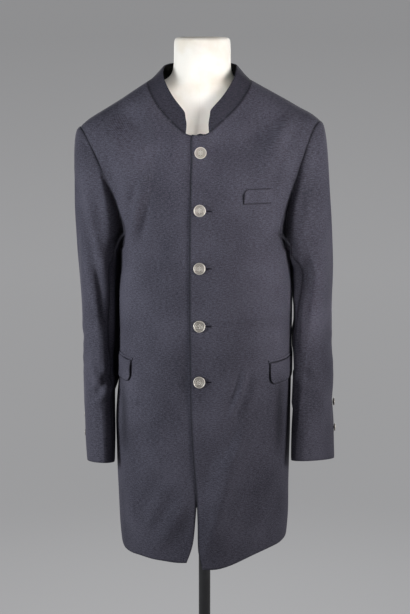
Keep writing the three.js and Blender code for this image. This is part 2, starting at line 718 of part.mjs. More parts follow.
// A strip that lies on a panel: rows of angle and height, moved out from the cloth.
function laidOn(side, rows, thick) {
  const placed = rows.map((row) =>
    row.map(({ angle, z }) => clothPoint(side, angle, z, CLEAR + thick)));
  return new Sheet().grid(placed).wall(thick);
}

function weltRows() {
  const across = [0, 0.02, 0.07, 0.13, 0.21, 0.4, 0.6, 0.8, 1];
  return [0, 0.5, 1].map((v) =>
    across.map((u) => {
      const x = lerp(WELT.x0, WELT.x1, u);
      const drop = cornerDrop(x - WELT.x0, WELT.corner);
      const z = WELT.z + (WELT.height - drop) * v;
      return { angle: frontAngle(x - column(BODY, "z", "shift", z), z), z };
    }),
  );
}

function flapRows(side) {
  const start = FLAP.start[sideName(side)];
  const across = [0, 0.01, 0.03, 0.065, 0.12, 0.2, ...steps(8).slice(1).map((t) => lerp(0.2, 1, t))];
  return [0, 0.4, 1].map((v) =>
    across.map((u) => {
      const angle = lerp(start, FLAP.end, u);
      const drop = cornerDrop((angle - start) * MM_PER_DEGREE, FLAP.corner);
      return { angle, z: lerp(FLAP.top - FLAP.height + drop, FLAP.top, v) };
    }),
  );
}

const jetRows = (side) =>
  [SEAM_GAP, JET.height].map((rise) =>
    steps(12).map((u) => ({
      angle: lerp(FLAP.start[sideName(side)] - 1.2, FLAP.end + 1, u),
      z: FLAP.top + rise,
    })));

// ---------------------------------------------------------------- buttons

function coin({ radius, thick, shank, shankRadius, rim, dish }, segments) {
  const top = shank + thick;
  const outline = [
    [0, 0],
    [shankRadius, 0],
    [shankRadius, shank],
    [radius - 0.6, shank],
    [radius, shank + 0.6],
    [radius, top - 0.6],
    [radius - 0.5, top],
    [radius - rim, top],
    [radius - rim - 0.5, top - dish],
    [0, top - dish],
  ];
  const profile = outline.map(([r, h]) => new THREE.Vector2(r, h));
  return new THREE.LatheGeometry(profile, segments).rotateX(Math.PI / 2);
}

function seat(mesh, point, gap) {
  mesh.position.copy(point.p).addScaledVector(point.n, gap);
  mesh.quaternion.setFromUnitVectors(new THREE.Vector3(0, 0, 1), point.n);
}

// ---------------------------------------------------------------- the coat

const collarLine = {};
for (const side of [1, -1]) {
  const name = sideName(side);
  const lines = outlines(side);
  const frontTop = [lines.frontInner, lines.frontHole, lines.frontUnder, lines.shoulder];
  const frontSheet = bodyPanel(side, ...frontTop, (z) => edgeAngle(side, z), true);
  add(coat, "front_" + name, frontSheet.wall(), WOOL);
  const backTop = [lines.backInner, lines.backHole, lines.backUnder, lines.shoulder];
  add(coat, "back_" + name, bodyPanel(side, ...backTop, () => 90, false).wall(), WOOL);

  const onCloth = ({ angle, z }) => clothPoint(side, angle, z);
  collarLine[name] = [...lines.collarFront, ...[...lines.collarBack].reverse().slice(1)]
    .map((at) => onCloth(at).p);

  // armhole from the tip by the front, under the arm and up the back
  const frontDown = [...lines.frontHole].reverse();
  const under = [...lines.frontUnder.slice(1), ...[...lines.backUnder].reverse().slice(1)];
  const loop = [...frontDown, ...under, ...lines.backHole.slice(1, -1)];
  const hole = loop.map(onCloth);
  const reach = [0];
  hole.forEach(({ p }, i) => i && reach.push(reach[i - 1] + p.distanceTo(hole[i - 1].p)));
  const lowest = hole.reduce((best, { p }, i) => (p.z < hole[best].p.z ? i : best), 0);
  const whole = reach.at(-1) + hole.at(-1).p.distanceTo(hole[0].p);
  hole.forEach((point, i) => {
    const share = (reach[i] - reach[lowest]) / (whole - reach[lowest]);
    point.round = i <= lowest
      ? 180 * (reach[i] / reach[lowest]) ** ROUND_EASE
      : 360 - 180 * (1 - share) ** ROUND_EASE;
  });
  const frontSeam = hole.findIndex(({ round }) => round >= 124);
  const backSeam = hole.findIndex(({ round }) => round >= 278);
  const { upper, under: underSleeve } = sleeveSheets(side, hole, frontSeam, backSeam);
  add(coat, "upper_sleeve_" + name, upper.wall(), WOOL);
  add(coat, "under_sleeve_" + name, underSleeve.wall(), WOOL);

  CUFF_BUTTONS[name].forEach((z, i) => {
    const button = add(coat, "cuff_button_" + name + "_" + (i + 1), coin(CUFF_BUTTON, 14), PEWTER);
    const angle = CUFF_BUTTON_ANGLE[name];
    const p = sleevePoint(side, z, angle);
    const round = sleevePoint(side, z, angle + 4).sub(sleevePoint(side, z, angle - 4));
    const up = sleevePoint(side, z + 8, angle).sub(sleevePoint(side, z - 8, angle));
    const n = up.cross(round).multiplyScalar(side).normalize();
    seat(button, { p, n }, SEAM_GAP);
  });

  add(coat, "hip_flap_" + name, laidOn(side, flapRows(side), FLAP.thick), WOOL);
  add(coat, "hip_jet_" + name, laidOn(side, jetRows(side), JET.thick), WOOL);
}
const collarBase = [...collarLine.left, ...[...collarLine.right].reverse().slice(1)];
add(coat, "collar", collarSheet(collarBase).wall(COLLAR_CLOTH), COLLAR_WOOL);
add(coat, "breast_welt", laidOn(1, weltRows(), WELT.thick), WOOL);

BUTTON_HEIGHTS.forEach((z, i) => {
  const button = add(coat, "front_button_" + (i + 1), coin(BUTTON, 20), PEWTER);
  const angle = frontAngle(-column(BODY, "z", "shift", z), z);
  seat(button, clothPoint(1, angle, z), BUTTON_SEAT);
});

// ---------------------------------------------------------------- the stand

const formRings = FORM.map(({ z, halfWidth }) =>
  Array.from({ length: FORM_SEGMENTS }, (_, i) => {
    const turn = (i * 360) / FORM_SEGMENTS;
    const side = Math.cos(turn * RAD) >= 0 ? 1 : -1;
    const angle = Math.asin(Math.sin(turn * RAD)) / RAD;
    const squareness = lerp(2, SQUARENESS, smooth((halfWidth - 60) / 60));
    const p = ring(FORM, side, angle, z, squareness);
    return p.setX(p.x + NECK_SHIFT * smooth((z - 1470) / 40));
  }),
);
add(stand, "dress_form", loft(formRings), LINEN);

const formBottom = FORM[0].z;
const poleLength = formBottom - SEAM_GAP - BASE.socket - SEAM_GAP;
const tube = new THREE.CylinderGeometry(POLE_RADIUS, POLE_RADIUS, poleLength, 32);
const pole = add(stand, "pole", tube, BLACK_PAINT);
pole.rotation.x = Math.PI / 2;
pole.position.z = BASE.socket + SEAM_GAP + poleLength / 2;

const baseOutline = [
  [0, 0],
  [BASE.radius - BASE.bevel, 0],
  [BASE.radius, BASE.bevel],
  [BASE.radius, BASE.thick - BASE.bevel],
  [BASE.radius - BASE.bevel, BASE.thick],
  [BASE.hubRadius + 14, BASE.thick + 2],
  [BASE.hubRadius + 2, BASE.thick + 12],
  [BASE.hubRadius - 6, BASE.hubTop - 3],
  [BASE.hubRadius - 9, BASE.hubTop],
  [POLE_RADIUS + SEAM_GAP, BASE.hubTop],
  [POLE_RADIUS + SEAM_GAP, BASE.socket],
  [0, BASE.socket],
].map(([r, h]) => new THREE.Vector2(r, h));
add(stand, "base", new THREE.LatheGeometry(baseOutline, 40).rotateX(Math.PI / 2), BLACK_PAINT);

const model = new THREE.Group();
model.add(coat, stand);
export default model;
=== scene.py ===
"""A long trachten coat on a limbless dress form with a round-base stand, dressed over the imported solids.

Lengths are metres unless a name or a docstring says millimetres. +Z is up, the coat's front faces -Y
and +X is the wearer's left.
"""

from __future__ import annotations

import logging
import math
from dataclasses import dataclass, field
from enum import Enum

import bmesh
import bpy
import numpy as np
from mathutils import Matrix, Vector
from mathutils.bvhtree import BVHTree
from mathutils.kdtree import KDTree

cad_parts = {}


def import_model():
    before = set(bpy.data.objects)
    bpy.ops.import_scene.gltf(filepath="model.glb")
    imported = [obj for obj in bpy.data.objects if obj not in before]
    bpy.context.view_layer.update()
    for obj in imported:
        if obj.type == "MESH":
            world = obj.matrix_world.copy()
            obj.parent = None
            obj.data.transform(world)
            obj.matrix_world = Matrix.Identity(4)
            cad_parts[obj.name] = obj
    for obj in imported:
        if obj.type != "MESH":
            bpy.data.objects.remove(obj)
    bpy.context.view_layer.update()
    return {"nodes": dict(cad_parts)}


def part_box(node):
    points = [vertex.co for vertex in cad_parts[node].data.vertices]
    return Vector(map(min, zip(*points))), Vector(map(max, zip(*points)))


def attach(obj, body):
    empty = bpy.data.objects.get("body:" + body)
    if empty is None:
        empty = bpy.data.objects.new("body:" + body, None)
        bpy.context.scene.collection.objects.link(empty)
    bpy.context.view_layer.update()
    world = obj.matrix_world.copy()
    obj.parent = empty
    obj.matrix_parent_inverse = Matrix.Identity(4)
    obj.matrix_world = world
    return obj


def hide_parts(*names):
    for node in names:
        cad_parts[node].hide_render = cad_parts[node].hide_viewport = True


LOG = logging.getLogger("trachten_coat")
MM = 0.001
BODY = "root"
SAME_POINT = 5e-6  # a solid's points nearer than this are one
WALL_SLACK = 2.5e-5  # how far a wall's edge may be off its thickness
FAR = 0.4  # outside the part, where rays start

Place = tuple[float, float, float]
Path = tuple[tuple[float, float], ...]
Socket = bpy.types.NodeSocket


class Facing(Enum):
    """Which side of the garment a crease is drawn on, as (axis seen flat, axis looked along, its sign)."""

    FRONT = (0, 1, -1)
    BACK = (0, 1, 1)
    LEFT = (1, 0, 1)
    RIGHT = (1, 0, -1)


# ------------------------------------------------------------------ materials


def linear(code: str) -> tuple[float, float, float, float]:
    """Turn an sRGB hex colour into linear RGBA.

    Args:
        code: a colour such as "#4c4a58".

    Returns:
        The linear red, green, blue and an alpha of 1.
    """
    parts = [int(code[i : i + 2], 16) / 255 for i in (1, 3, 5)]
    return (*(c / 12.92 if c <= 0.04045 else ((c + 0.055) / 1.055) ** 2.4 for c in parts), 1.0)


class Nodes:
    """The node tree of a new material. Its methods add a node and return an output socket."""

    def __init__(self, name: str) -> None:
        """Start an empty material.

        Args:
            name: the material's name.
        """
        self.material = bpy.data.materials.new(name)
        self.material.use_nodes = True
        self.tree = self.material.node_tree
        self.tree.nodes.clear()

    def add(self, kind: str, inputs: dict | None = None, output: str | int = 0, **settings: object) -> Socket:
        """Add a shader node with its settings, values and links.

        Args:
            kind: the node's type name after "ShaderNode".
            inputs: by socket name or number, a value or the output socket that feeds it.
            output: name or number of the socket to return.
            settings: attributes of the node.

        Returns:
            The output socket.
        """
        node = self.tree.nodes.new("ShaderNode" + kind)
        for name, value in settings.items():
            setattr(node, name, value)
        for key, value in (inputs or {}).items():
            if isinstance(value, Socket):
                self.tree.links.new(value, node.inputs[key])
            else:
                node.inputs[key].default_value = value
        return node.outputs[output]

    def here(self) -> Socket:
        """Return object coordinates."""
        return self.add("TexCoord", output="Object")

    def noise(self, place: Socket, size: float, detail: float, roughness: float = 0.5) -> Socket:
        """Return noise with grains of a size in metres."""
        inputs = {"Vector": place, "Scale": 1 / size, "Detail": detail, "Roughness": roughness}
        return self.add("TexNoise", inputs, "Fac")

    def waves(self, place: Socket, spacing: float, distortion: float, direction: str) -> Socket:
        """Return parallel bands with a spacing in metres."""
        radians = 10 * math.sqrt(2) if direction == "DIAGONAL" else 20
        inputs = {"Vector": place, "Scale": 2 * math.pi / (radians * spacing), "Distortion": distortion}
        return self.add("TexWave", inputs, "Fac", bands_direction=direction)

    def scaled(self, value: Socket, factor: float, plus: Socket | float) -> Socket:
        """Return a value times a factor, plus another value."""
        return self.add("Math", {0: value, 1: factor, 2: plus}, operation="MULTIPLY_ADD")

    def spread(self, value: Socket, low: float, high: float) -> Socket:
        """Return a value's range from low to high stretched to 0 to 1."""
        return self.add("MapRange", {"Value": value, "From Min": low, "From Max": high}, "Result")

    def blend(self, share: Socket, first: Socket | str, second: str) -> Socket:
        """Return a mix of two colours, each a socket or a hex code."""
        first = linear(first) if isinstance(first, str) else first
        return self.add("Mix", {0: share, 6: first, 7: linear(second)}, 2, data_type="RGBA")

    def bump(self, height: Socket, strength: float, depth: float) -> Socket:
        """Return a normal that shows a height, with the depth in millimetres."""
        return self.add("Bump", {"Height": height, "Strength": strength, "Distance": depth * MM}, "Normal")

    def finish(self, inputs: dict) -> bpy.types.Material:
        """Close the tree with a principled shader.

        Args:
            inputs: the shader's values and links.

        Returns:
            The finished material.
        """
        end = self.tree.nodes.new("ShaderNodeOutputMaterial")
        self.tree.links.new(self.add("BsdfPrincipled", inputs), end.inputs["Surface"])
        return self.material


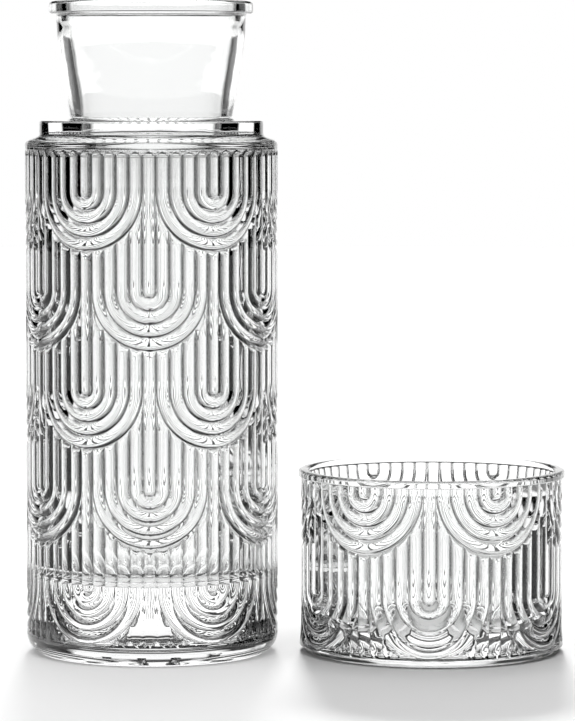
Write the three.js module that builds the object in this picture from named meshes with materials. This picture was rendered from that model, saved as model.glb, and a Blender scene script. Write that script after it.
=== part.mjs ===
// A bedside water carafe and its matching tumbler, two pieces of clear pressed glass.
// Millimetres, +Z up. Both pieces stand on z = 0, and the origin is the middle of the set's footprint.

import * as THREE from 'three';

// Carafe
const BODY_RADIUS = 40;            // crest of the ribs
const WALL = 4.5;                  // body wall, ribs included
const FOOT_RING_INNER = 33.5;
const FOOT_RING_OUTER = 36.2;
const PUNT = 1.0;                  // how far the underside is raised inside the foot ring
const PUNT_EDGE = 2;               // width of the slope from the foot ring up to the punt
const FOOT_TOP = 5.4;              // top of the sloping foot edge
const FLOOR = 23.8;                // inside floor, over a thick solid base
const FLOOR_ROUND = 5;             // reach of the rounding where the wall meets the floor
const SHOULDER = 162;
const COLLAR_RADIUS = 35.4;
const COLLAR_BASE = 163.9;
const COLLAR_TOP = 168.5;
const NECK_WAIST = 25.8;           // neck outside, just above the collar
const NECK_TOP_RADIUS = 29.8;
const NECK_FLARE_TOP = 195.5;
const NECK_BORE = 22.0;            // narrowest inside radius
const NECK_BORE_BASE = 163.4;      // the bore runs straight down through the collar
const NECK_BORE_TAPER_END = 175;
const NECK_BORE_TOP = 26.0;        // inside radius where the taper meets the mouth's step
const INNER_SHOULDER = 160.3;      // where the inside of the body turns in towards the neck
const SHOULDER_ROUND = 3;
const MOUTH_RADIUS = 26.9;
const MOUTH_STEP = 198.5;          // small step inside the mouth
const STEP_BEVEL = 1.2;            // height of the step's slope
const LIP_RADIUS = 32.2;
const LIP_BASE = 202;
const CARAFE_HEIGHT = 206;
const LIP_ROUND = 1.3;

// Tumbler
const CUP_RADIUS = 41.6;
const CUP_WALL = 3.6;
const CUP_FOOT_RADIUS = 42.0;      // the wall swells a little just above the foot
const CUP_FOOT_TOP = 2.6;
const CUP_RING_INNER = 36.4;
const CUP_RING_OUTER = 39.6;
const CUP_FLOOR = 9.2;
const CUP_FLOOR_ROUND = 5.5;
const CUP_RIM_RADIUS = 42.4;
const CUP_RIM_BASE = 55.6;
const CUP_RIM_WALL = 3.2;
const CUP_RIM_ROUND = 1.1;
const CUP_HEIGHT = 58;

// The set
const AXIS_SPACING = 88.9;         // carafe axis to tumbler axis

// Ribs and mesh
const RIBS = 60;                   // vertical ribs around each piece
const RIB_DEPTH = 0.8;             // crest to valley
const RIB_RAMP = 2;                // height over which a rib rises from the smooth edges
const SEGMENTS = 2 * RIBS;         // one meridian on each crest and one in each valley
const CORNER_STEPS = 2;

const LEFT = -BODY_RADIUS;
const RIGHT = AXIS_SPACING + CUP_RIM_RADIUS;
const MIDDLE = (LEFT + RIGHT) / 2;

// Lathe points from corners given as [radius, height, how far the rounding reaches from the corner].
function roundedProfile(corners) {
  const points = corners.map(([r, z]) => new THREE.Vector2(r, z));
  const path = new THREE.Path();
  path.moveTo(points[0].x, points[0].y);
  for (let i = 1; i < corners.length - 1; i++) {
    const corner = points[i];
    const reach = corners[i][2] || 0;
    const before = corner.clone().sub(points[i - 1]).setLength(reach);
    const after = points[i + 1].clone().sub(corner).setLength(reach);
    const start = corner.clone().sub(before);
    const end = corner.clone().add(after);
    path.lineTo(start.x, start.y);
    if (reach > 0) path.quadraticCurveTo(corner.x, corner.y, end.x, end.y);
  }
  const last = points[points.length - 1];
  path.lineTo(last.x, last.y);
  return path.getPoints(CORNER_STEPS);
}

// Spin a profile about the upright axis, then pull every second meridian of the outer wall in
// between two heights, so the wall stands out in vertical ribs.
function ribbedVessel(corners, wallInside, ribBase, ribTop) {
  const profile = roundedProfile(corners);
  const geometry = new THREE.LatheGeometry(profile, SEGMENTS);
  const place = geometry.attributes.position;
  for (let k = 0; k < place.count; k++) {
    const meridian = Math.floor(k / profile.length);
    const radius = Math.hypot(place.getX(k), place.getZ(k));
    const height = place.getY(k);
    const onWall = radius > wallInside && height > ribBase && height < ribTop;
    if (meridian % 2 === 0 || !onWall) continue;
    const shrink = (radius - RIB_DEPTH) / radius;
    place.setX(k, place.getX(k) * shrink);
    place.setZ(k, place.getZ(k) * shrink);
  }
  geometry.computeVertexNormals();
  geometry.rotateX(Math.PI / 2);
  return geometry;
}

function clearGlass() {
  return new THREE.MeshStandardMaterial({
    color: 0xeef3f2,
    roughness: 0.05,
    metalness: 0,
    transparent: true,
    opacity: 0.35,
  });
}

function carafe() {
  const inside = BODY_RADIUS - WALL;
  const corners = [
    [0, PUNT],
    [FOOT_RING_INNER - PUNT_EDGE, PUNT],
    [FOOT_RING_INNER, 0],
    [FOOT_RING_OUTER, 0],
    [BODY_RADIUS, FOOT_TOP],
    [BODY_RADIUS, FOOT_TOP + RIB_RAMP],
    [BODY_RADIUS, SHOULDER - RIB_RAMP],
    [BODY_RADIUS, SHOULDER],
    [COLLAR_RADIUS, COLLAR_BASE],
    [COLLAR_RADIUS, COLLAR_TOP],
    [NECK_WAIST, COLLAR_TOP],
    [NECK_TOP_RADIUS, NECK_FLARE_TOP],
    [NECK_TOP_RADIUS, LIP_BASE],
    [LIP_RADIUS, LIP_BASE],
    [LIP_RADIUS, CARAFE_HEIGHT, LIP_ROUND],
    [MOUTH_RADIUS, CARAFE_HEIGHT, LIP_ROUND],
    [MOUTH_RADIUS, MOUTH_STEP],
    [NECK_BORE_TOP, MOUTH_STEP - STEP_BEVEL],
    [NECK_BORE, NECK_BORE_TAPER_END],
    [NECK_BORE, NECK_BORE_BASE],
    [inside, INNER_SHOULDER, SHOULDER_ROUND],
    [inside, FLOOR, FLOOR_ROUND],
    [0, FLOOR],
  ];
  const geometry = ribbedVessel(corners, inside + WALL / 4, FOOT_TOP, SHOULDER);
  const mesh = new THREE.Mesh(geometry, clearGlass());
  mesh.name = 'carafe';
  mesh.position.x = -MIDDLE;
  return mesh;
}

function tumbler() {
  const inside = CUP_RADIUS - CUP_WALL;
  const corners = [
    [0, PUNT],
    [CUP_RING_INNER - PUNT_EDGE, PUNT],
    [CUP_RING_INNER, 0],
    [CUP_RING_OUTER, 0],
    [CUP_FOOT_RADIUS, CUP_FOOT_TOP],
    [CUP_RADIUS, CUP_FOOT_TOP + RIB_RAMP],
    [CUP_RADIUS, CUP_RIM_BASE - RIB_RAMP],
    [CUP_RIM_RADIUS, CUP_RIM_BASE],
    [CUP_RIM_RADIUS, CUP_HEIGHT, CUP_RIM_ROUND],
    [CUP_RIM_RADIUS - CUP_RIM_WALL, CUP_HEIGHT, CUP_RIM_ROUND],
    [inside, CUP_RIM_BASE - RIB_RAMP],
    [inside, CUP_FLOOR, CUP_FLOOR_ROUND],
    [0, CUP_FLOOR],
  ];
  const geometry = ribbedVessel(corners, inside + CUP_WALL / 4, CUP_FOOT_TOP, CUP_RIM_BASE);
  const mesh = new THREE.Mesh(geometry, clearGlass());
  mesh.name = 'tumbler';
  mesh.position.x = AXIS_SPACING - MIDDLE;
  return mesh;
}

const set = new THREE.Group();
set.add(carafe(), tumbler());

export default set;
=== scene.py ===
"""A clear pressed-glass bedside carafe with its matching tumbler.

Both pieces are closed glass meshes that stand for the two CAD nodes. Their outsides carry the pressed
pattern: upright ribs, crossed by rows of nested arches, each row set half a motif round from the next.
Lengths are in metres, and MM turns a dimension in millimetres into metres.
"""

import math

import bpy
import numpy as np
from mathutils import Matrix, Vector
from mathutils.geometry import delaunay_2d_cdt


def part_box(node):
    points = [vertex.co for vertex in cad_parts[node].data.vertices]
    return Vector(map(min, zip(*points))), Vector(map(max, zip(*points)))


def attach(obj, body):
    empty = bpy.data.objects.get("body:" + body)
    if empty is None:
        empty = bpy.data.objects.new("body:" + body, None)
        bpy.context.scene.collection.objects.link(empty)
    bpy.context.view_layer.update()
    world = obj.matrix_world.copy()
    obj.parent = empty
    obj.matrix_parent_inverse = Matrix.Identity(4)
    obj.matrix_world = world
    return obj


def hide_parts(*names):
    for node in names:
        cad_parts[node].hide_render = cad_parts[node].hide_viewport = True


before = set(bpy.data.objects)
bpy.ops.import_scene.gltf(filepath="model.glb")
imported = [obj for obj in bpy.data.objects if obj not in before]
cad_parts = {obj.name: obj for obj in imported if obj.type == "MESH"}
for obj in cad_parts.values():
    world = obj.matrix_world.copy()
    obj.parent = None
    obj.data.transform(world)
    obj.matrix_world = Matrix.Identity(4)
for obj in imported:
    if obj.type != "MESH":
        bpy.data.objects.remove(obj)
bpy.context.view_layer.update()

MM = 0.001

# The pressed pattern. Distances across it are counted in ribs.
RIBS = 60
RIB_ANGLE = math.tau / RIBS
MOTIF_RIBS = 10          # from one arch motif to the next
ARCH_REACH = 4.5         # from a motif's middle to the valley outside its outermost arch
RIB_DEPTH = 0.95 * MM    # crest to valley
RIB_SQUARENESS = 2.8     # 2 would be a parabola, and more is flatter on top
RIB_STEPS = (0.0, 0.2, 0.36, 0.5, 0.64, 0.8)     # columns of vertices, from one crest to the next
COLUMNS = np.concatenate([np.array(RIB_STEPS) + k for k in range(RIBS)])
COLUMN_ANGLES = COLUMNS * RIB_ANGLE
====
_Challenge_
Copy out only the lines above from the one with "Write the three.js" to the one with "const LIP_ROUND = 1.3;", inclusive, exactly as they stand.

_Worked solution_
Write the three.js module that builds the object in this picture from named meshes with materials. This picture was rendered from that model, saved as model.glb, and a Blender scene script. Write that script after it.
=== part.mjs ===
// A bedside water carafe and its matching tumbler, two pieces of clear pressed glass.
// Millimetres, +Z up. Both pieces stand on z = 0, and the origin is the middle of the set's footprint.

import * as THREE from 'three';

// Carafe
const BODY_RADIUS = 40;            // crest of the ribs
const WALL = 4.5;                  // body wall, ribs included
const FOOT_RING_INNER = 33.5;
const FOOT_RING_OUTER = 36.2;
const PUNT = 1.0;                  // how far the underside is raised inside the foot ring
const PUNT_EDGE = 2;               // width of the slope from the foot ring up to the punt
const FOOT_TOP = 5.4;              // top of the sloping foot edge
const FLOOR = 23.8;                // inside floor, over a thick solid base
const FLOOR_ROUND = 5;             // reach of the rounding where the wall meets the floor
const SHOULDER = 162;
const COLLAR_RADIUS = 35.4;
const COLLAR_BASE = 163.9;
const COLLAR_TOP = 168.5;
const NECK_WAIST = 25.8;           // neck outside, just above the collar
const NECK_TOP_RADIUS = 29.8;
const NECK_FLARE_TOP = 195.5;
const NECK_BORE = 22.0;            // narrowest inside radius
const NECK_BORE_BASE = 163.4;      // the bore runs straight down through the collar
const NECK_BORE_TAPER_END = 175;
const NECK_BORE_TOP = 26.0;        // inside radius where the taper meets the mouth's step
const INNER_SHOULDER = 160.3;      // where the inside of the body turns in towards the neck
const SHOULDER_ROUND = 3;
const MOUTH_RADIUS = 26.9;
const MOUTH_STEP = 198.5;          // small step inside the mouth
const STEP_BEVEL = 1.2;            // height of the step's slope
const LIP_RADIUS = 32.2;
const LIP_BASE = 202;
const CARAFE_HEIGHT = 206;
const LIP_ROUND = 1.3;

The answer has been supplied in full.